This rookie could be on his way to Derby, ASG
Mets' Alonso ranks third in big leagues with 19 home runs
The Mets have hit some home runs in their series against the Dodgers in Los Angeles this week. Michael Conforto hit a grand slam -- the first of his career -- on Tuesday night, and the Mets won, 7-3. And then Pete Alonso hit two home runs on Wednesday night and the Mets were set up to get another game off the Dodgers before what would have been one of the Mets’ best wins of the season became their worst loss.
In the ninth inning, it was as if the Mets were a puncher in there with a much better puncher. The Dodgers hit two more home runs of their own against a usually elite closer named Edwin Diaz, and L.A. turned an 8-5 deficit into a rousing 9-8 walk-off victory.
But Alonso, who is having the most rousing home run season any rookie Mets slugger has ever had, did hit two more. Going into Thursday night’s game at Dodger Stadium, it gave the kid 19 home runs for the season.
If you want to understand how much he has meant to a Mets team that is trying to hang in there against the Phillies in the National League East, you just take a look at the only two guys in the big leagues with more home runs than Alonso has right now:
Christian Yelich has 21.
Cody Bellinger has 20.
Then there is Alonso at 19.
Alonso needed to hit himself to the big leagues in Spring Training, and did just that. Even then one of the big questions around the team -- even as Alonso became a big home run story of the Florida spring -- was if he might play the first 15 days of his season in Syracuse. If the Mets did that, of course, they could push back his eligibility for free agency until 2025. They may have considered the notion. Just not for long. They couldn’t hold the kid from Tampa, Fla., down, or hold him back. Now it’s big league ballparks that can’t hold him.

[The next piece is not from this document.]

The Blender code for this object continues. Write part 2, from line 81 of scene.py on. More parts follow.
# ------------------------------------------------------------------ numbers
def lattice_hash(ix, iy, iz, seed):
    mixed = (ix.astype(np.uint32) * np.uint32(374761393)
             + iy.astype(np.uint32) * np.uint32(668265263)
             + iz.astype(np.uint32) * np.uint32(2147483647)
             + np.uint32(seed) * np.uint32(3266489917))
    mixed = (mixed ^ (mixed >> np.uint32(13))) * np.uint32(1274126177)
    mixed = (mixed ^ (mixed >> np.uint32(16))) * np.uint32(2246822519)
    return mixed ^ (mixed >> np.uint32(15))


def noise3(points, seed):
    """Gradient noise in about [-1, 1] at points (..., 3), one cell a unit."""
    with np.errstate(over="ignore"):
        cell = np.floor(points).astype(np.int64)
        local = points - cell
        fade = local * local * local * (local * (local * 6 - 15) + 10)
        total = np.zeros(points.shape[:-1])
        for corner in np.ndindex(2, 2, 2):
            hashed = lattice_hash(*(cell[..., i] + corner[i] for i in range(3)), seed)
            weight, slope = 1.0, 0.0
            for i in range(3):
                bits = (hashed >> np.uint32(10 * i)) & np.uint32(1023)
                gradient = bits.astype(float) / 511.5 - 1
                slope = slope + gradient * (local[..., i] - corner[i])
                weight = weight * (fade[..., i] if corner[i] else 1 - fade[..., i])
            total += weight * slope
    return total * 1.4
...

The Mets’ rookie home run record is 26. That’s how many Darryl Strawberry hit in 1983. Alonso could have more than that by the All-Star Break. The all-time Mets record for home runs in a season is 41. Todd Hundley hit that number once, then Carlos Beltran did it later. If Alonso is blessed by good health, 41 is well within his reach. In this home run time in baseball, at a time across New York City when the Yankees hit a record number of home runs last season even with Aaron Judge hurt for a lot of it, now the Mets have a home run kid of their own.
Alonso has hit so many balls so far this season, starting in the spring -- “That was loud,” Boston’s Xander Bogaerts said after Alonso lost one over the 44-foot-high left-field wall at Jet Blue Park in Fort Myers -- that he has swung himself right into the middle of the Home Run Derby conversation as well. The Derby will be staged on the night of July 8 at Progressive Field in Cleveland. The way Alonso is going, he might not just be a part of that, he might stick around for the big game the next night.

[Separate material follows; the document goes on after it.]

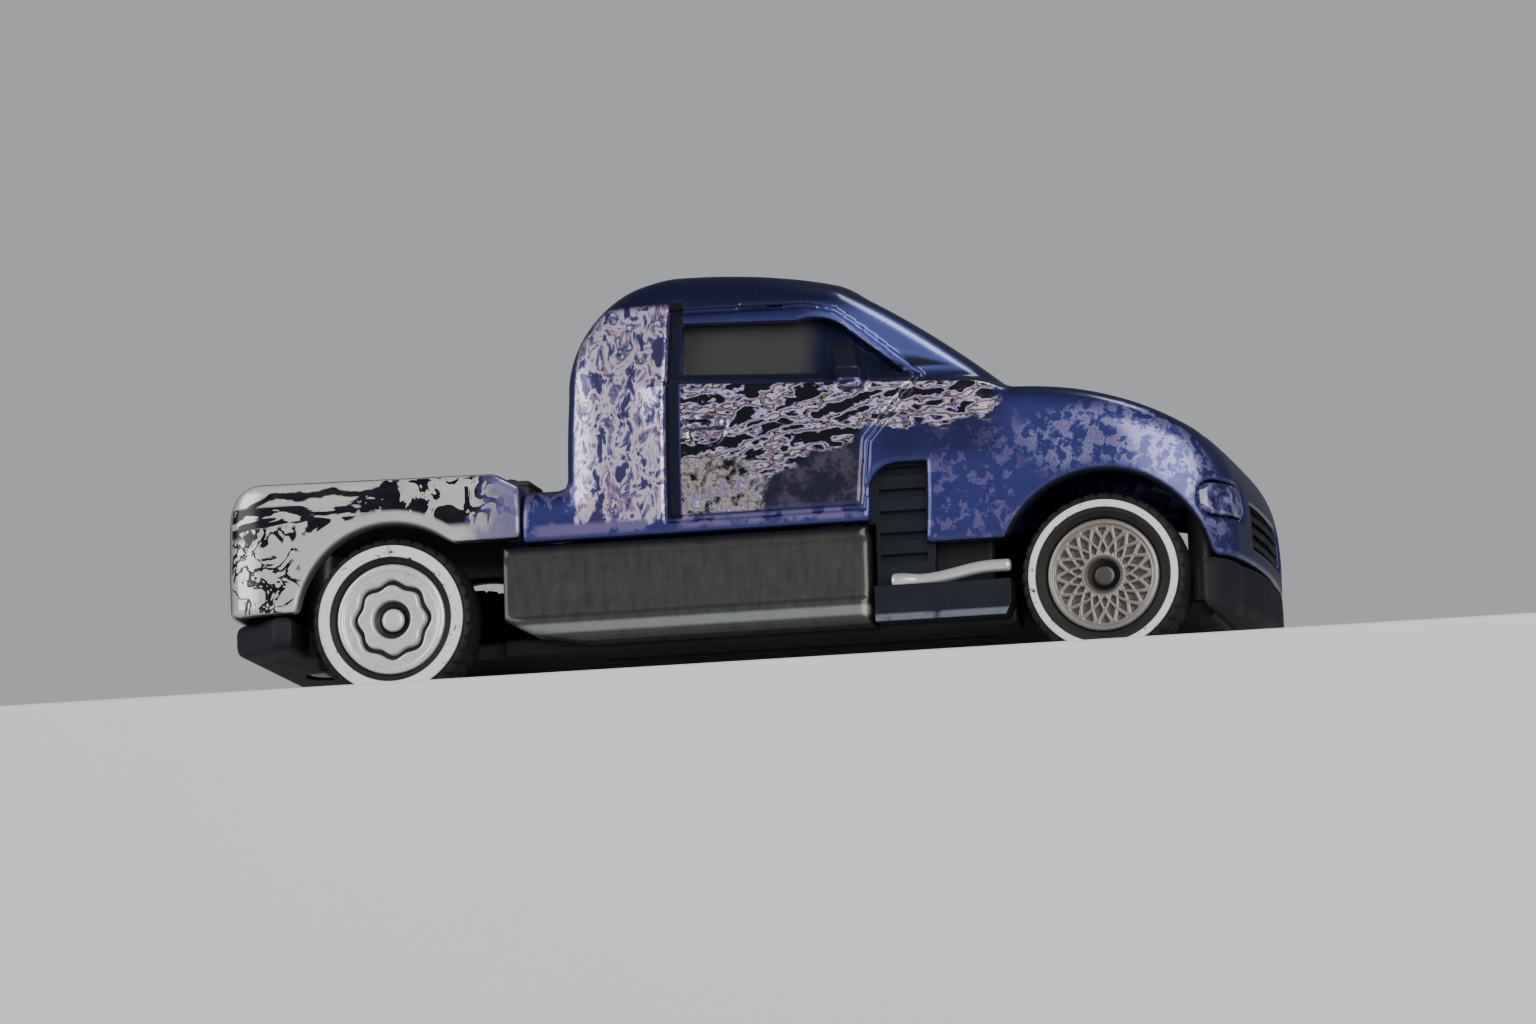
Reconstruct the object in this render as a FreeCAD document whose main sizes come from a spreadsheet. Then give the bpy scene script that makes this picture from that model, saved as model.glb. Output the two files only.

Again: Two homers behind Yelich. One behind Bellinger.
So here is what I wanted to know from Alonso this week, as he continues to be one of the surprises of the big league season: Did he think back in Port St. Lucie that he’d hear his name being thrown around for the Derby before we even got out of the month of May?
“I honestly didn’t,” Alonso said. “But it’s something I’ve always wanted to do. Something I’ve always wanted. I’m just happy to be considered, but that’s just something that fits into how happy I am with the way my season is going. I’d be happy if the opportunity came about. I hope I can do it.”
He has come a long way from hoping to make the Opening Day roster when he got to Port St. Lucie. He has come a much longer way from the spring of 2018, when he was a non-roster invitee after playing just 11 games of Double-A ball the year before. The Mets have imported home run hitters across their history, all the way to Yoenis Cespedes in 2015. But in the history of the Mets, truly, there are only two rookie home run guys to talk about, Darryl Strawberry and Pete Alonso. If the Mets’ two star starting pitchers, Jacob deGrom and Noah Syndergaard, had pitched the way Alonso has hit home runs so far, the Mets would be a lot closer to first place than they are, and have a lot better record than they do.
Alonso came away from Wednesday’s night loss, even after the roof caved in on his team at the end, with the 19 homers and 43 RBIs. At the moment, Bryce Harper has 10 homers and 40 RBIs for the Phillies, even if Harper shows all signs of beginning to crank things up. So far, though? Alonso has mattered a lot more to the third-place team in the NL East than Harper has to the team leading the division.
Alonso was also asked the other day what the entire experience of his rookie year has been like.
“Walking on a dream,” he said. “Dream come true.”
You could say. A season that could have begun in Syracuse will likely end up in Cleveland on the 8th of July. Home run kid living the dream, on his way to the Home Run Derby.